• **What to work on**: Quote exactly the lines between the line containing "vinyl_disc();" and the line containing "bpy.context.view_layer.update()", counting those two lines as part of the range. Leave the rest out.

::::::

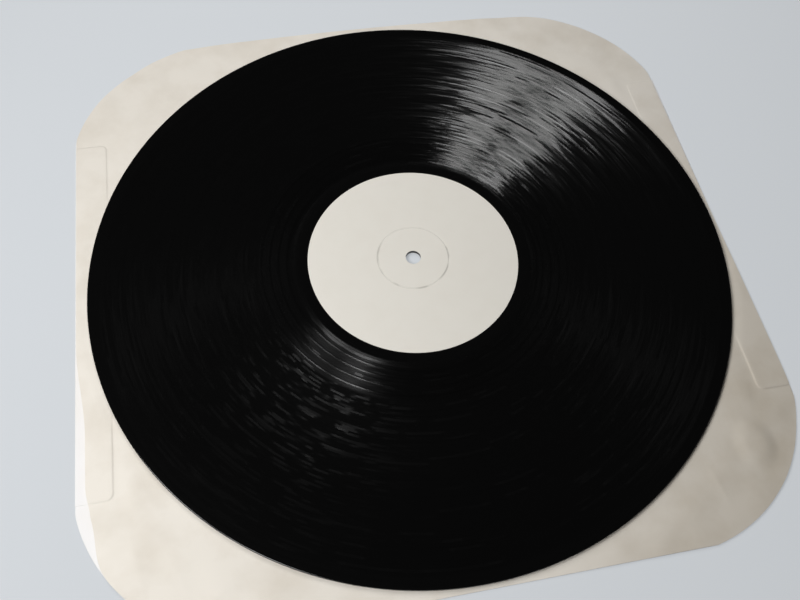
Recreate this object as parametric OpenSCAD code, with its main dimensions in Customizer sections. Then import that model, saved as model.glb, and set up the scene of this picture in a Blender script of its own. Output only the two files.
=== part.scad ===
/* [Record] */
// Outer diameter of the record
record_d = 301.6; // [298:0.2:304]
// Diameter of the spindle hole
hole_d = 7.24; // [6:0.02:10]
// Thickness over the flat land that holds the labels
land_t = 1.9; // [1.8:0.05:3]
// Thickness of the playing area
playing_t = 1.4; // [1:0.05:1.6]
// Thickness over the bead at the rim
rim_t = 1.7; // [1.65:0.05:2.5]
// Width of the flat top of the rim bead
rim_w = 2.2; // [1:0.1:3]
// Width of the slope from the rim bead down to the playing area
rim_slope_w = 1.4; // [0.6:0.1:2]
// Radius on the two corners of the outer edge
rim_edge_r = 0.4; // [0.1:0.05:0.8]
// Diameter of the flat land around the labels
land_d = 109; // [104:0.5:110]
// Width of the slope from the land down to the run-out area
land_slope_w = 3; // [1:0.1:3.5]

/* [Labels] */
// Diameter of each paper label
label_d = 100; // [95:0.5:102]
// Thickness of the label paper
label_t = 0.1; // [0.06:0.01:0.2]
// Gap between the edge of a label and its recess
label_edge_gap = 0.05; // [0:0.01:0.2]
// Diameter of the ring that the press leaves around the spindle hole
press_ring_d = 34; // [26:0.5:60]
// Width of the press ring
press_ring_w = 0.8; // [0.4:0.1:2]
// Depth of the press ring
press_ring_depth = 0.1; // [0.04:0.01:0.2]

/* [Groove] */
// Depth of the groove, whose two walls stand at 45 degrees
groove_depth = 0.2; // [0.1:0.01:0.25]
// Angle at which the groove starts, counter-clockwise from the right
groove_start_a = 90; // [90:180:270]
// Distance from the foot of the rim slope to the start of the groove
groove_start_gap = 0.4; // [0.3:0.1:2]
// Radial width of the lead-in half turn
lead_in_w = 1.3; // [0.8:0.1:3]
// Pitch of the turns inside a track
track_pitch = 2.8; // [2:0.1:3.2]
// Radial width of the single turn between two tracks
track_gap_w = 4.2; // [3:0.1:5]
// Half turns of the groove in track 1, the outermost
track_1_half_turns = 6; // [2:2:10]
// Half turns of the groove in track 2
track_2_half_turns = 12; // [2:2:16]
// Half turns of the groove in track 3
track_3_half_turns = 2; // [2:2:6]
// Half turns of the groove in track 4
track_4_half_turns = 8; // [2:2:12]
// Half turns of the groove in track 5
track_5_half_turns = 6; // [2:2:10]
// Half turns of the groove in track 6, the innermost
track_6_half_turns = 2; // [2:2:6]
// Pitch of the lead-out turns
lead_out_pitch = 4.1; // [3:0.1:8]
// Diameter of the locked groove that ends the side
locked_d = 118; // [117:0.5:126]
// Distance from the middle of the locked groove at which the lead-out runs into it
locked_join_gap = 0.1; // [0.05:0.01:0.15]

/* [Sleeve] */
// Width of the paper inner sleeve over its side creases, beyond the record's diameter
sleeve_side_room = 8; // [4:0.2:18]
// Height of the sleeve from its bottom fold to its mouth, beyond the record's diameter
sleeve_end_room = 4.4; // [3:0.2:18]
// Distance that the sleeve lies to the right of the record's centre
sleeve_x = -1.6; // [-5:0.1:5]
// Distance that the sleeve lies behind the record's centre
sleeve_y = 0.4; // [-5:0.1:5]
// Thickness of the sleeve paper
paper_t = 0.12; // [0.08:0.01:0.25]
// Radius of the die-cut corners
corner_r = 73.4; // [72.4:0.1:80]
// Distance from each edge to the centre of the corner arcs
corner_inset = 72; // [60:0.5:72]
// Diameter of the round window in both panels that the label shows through
window_d = 102; // [90:0.5:104]
// Distance that the front panel's sides stop short of the side creases
front_panel_inset = 0.5; // [0:0.1:3]

/* [Flaps] */
// Width of each side flap, from its crease to its inner edge
flap_w = 15; // [10:0.5:24]
// Distance from the ends of a straight side to the ends of its flap
flap_end_gap = 3; // [0:0.5:20]
// Radius on the two inner corners of a flap
flap_corner_r = 3; // [1:0.5:8]
// Space left between the plies inside a crease
crease_gap = 0.04; // [0.02:0.01:0.2]
// Width of the glue line between a flap and the front panel
glue_w = 7; // [4:0.5:9]
// Thickness of the glue
glue_t = 0.03; // [0.02:0.01:0.08]
// Distance from each end of a flap to the end of its glue line
glue_end_gap = 8; // [4:0.5:30]

/* [Hidden] */

// Record: radii, and heights above its middle plane
record_r = record_d / 2;
hole_r = hole_d / 2;
land_r = land_d / 2;
label_r = label_d / 2;
press_ring_r = press_ring_d / 2;
land_h = land_t / 2;
playing_h = playing_t / 2;
rim_h = rim_t / 2;
middle_z = max(land_h, rim_h);
rim_foot_r = record_r - rim_w - rim_slope_w;
run_out_r = land_r + land_slope_w;
edge_step = 18;
disc_fn = 240;

// Groove: bands from the rim inwards, each [start radius, half turns, radial step of a half turn]
track_turns = [
    track_1_half_turns, track_2_half_turns, track_3_half_turns,
    track_4_half_turns, track_5_half_turns, track_6_half_turns
];
track_count = len(track_turns);
track_step = track_pitch / 2;
lead_out_step = lead_out_pitch / 2;
lead_in_r = rim_foot_r - groove_start_gap;
first_track_r = lead_in_r - lead_in_w;
locked_r = locked_d / 2;
cut_over = 0.02;
function sum_to(list, count) = count == 0 ? 0 : list[count - 1] + sum_to(list, count - 1);
function track_start_r(i) = first_track_r - sum_to(track_turns, i) * track_step - i * track_gap_w;
function track_end_r(i) = track_start_r(i) - track_turns[i] * track_step;
function track_band(i) = [track_start_r(i), track_turns[i], track_step];
function gap_band(i) = [track_end_r(i), 2, track_gap_w / 2];

// The lead-out's last half turn takes what its whole half turns leave over
lead_out_r = track_end_r(track_count - 1);
lead_out_end_r = locked_r + locked_join_gap;
lead_out_turns = floor((lead_out_r - lead_out_end_r) / lead_out_step);
last_turn_r = lead_out_r - lead_out_turns * lead_out_step;
bands = concat(
    [[lead_in_r, 1, lead_in_w]],
    [for (i = [0:2 * track_count - 2]) i % 2 == 0 ? track_band(i / 2) : gap_band((i - 1) / 2)],
    [[lead_out_r, lead_out_turns, lead_out_step], [last_turn_r, 1, last_turn_r - lead_out_end_r]]
);
band_turns = [for (b = bands) b[1]];

// Sleeve: the plies lie one under the other below the record's resting plane
sleeve_w = record_d + sleeve_side_room;
sleeve_h = record_d + sleeve_end_room;
front_panel_z = -paper_t;
glue_z = front_panel_z - glue_t;
flap_z = glue_z - paper_t;
back_panel_z = flap_z - crease_gap - paper_t;
crease_r = paper_t + crease_gap / 2;
fold_r = -back_panel_z / 2;
corner_reach = corner_inset - sqrt(pow(corner_r, 2) - pow(corner_inset, 2));
side_len = sleeve_h - 2 * corner_reach;
fold_len = sleeve_w - 2 * corner_reach;
flap_len = side_len - 2 * flap_end_gap;
crease_x = sleeve_w / 2 - crease_r;
glue_len = flap_len - 2 * glue_end_gap;
glue_x = crease_x - flap_w / 2;
arc_fn = 120;

vinyl_colour = "#161617";
label_colour = "#d9d5cc";
paper_colour = "#ddd8cd";
glue_colour = "#cfc199";

// Surface line of one side of the record, from the hole out to the rim's middle
function surface_line(r_end) = [
    [hole_r, land_h],
    [press_ring_r - press_ring_w / 2, land_h],
    [press_ring_r, land_h - press_ring_depth],
    [press_ring_r + press_ring_w / 2, land_h],
    [r_end, land_h]
];
function lowered(points, drop) = [for (p = points) [p[0], p[1] - drop]];
function reversed(points) = [for (i = [len(points) - 1:-1:0]) points[i]];
function mirrored(points) = [for (p = points) [p[0], -p[1]]];
function rounded_edge() = [
    for (a = [0:edge_step:90])
        [record_r - rim_edge_r * (1 - sin(a)), rim_h - rim_edge_r * (1 - cos(a))]
];
function disc_side() = concat(
    lowered(surface_line(label_r), label_t),
    [[label_r, land_h], [land_r, land_h], [run_out_r, playing_h]],
    [[rim_foot_r, playing_h], [record_r - rim_w, rim_h]],
    rounded_edge()
);

// Lifts its child from the record's middle plane to where the underside rests at z = 0
module on_sleeve() {
    translate([0, 0, middle_z]) children();
}

// Cutting section of the groove: a 90 degree V that reaches just above the playing surface
module groove_section(r) {
    translate([r, playing_h])
        polygon([
            [-groove_depth - cut_over, cut_over],
            [0, -groove_depth],
            [groove_depth + cut_over, cut_over]
        ]);
}

// Half turns of one band that share a centre: those that start at the right, or at the left.
// Each half turn is an arc about a centre half a step off the axis, so that the turns run on
// from one side to the other without a kink.
module band_half(b, first_turn, starts_left) {
    start_r = b[0];
    step = b[2];
    offset_x = starts_left ? -step / 2 : step / 2;
    turns = [for (j = [0:b[1] - 1]) if ((first_turn + j) % 2 == (starts_left ? 1 : 0)) j];
    if (len(turns) > 0)
        translate([offset_x, 0, 0])
            rotate([0, 0, starts_left ? 180 : 0])
                rotate_extrude(angle = 180, $fn = disc_fn)
                    for (j = turns)
                        groove_section(start_r - (j + 0.5) * step);
}

// The whole groove of one side: lead-in, tracks and the gaps between them, lead-out, locked groove
module side_groove() {
    rotate([0, 0, groove_start_a])
        for (i = [0:len(bands) - 1], starts_left = [false, true])
            band_half(bands[i], sum_to(band_turns, i), starts_left);
    rotate_extrude($fn = disc_fn)
        groove_section(locked_r);
}

module vinyl_disc() {
    color(vinyl_colour)
        on_sleeve()
            difference() {
                rotate_extrude($fn = disc_fn)
                    polygon(concat(disc_side(), reversed(mirrored(disc_side()))));
                side_groove();
                rotate([180, 0, 0]) side_groove();
            }
}

// A label lies in its recess flush with the land, and follows the press ring
module label() {
    top = surface_line(label_r - label_edge_gap);
    color(label_colour)
        rotate_extrude($fn = disc_fn)
            polygon(concat(top, reversed(lowered(top, label_t))));
}

module side_a_label() {
    on_sleeve() label();
}

module side_b_label() {
    on_sleeve() rotate([180, 0, 0]) label();
}

module at_sleeve() {
    translate([sleeve_x, sleeve_y, 0]) children();
}

module both_sides() {
    children();
    mirror([1, 0, 0]) children();
}

// Waste outside a round corner whose arc centre is the origin
module corner_waste(r, reach) {
    difference() {
        square(reach);
        circle(r, $fn = arc_fn);
    }
}

// Die-cut outline of a panel with its window, from the bottom fold up to the mouth
module panel_outline(width) {
    difference() {
        translate([-width / 2, fold_r - sleeve_h / 2]) square([width, sleeve_h - fold_r]);
        circle(d = window_d, $fn = disc_fn);
        both_sides()
            for (end = [0, 1])
                mirror([0, end, 0])
                    translate([sleeve_w / 2 - corner_inset, sleeve_h / 2 - corner_inset])
                        corner_waste(corner_r, corner_inset * 2);
    }
}

module sleeve_front_panel() {
    color(paper_colour)
        at_sleeve()
            translate([0, 0, front_panel_z])
                linear_extrude(paper_t)
                    panel_outline(sleeve_w - 2 * front_panel_inset);
}

module sleeve_back_panel() {
    color(paper_colour)
        at_sleeve()
            translate([0, 0, back_panel_z])
                linear_extrude(paper_t)
                    panel_outline(2 * crease_x);
}

// Half tube of folded paper, along X from the origin
module crease(outer_r, length) {
    rotate([90, 0, 90])
        linear_extrude(length)
            intersection() {
                difference() {
                    circle(outer_r, $fn = arc_fn);
                    circle(outer_r - paper_t, $fn = arc_fn);
                }
                translate([-outer_r, -outer_r]) square([outer_r, 2 * outer_r]);
            }
}

module sleeve_bottom_fold() {
    color(paper_colour)
        at_sleeve()
            translate([-fold_len / 2, fold_r - sleeve_h / 2, -fold_r])
                crease(fold_r, fold_len);
}

// Right flap: the crease on the back panel's edge, and the ply that it turns in over that panel
module side_flap() {
    color(paper_colour) {
        translate([crease_x, -flap_len / 2, back_panel_z + crease_r])
            rotate([0, 0, 90])
                crease(crease_r, flap_len);
        translate([0, 0, flap_z])
            linear_extrude(paper_t)
                difference() {
                    translate([crease_x - flap_w, -flap_len / 2]) square([flap_w, flap_len]);
                    for (end = [0, 1])
                        mirror([0, end, 0])
                            translate([crease_x - flap_w + flap_corner_r, flap_len / 2 - flap_corner_r])
                                mirror([1, 0, 0])
                                    corner_waste(flap_corner_r, flap_corner_r * 2);
                }
    }
}

module right_side_flap() {
    at_sleeve() side_flap();
}

module left_side_flap() {
    at_sleeve() mirror([1, 0, 0]) side_flap();
}

// Right glue line: a strip with round ends between the flap and the front panel
module glue_line() {
    straight_len = glue_len - glue_w;
    color(glue_colour)
        translate([glue_x, 0, glue_z])
            linear_extrude(glue_t) {
                square([glue_w, straight_len], center = true);
                for (end = [-1, 1])
                    translate([0, end * straight_len / 2]) circle(d = glue_w, $fn = arc_fn);
            }
}

module right_glue_line() {
    at_sleeve() glue_line();
}

module left_glue_line() {
    at_sleeve() mirror([1, 0, 0]) glue_line();
}

vinyl_disc();
side_a_label();
side_b_label();
sleeve_front_panel();
sleeve_back_panel();
sleeve_bottom_fold();
left_side_flap();
right_side_flap();
left_glue_line();
right_glue_line();
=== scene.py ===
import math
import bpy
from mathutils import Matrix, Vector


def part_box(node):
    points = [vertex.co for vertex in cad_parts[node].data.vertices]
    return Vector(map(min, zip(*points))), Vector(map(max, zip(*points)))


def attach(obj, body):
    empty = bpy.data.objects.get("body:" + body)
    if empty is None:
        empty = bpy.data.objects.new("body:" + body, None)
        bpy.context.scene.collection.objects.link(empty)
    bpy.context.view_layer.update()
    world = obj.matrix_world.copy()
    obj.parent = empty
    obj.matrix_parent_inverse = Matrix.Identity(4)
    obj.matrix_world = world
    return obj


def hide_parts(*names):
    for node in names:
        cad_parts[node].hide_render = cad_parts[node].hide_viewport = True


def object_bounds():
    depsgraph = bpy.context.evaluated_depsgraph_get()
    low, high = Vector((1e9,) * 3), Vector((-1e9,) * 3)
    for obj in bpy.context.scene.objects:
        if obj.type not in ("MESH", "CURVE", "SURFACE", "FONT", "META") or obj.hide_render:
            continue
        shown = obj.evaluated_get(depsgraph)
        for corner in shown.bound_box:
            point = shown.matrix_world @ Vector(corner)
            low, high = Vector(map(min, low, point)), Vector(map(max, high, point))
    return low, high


bl_info = {
    "name": "Vinyl Record on its Paper Sleeve",
    "version": (1, 0, 0),
    "blender": (4, 5, 0),
    "location": "3D View > Sidebar > Record",
    "description": "Builds a long-playing record that lies on its paper inner sleeve",
    "category": "Add Mesh",
}

import bpy
import numpy as np
from mathutils import Matrix, Vector, geometry, noise

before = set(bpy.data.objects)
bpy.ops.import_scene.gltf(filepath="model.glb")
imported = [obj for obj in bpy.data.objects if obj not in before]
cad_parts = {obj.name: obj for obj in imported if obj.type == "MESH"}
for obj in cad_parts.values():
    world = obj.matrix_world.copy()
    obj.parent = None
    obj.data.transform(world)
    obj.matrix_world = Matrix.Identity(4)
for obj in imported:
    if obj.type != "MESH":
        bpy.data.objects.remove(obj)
cad_bounds = [list(corner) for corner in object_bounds()]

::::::

• **Task answer**:
vinyl_disc();
side_a_label();
side_b_label();
sleeve_front_panel();
sleeve_back_panel();
sleeve_bottom_fold();
left_side_flap();
right_side_flap();
left_glue_line();
right_glue_line();
=== scene.py ===
import math
import bpy
from mathutils import Matrix, Vector


def part_box(node):
    points = [vertex.co for vertex in cad_parts[node].data.vertices]
    return Vector(map(min, zip(*points))), Vector(map(max, zip(*points)))


def attach(obj, body):
    empty = bpy.data.objects.get("body:" + body)
    if empty is None:
        empty = bpy.data.objects.new("body:" + body, None)
        bpy.context.scene.collection.objects.link(empty)
    bpy.context.view_layer.update()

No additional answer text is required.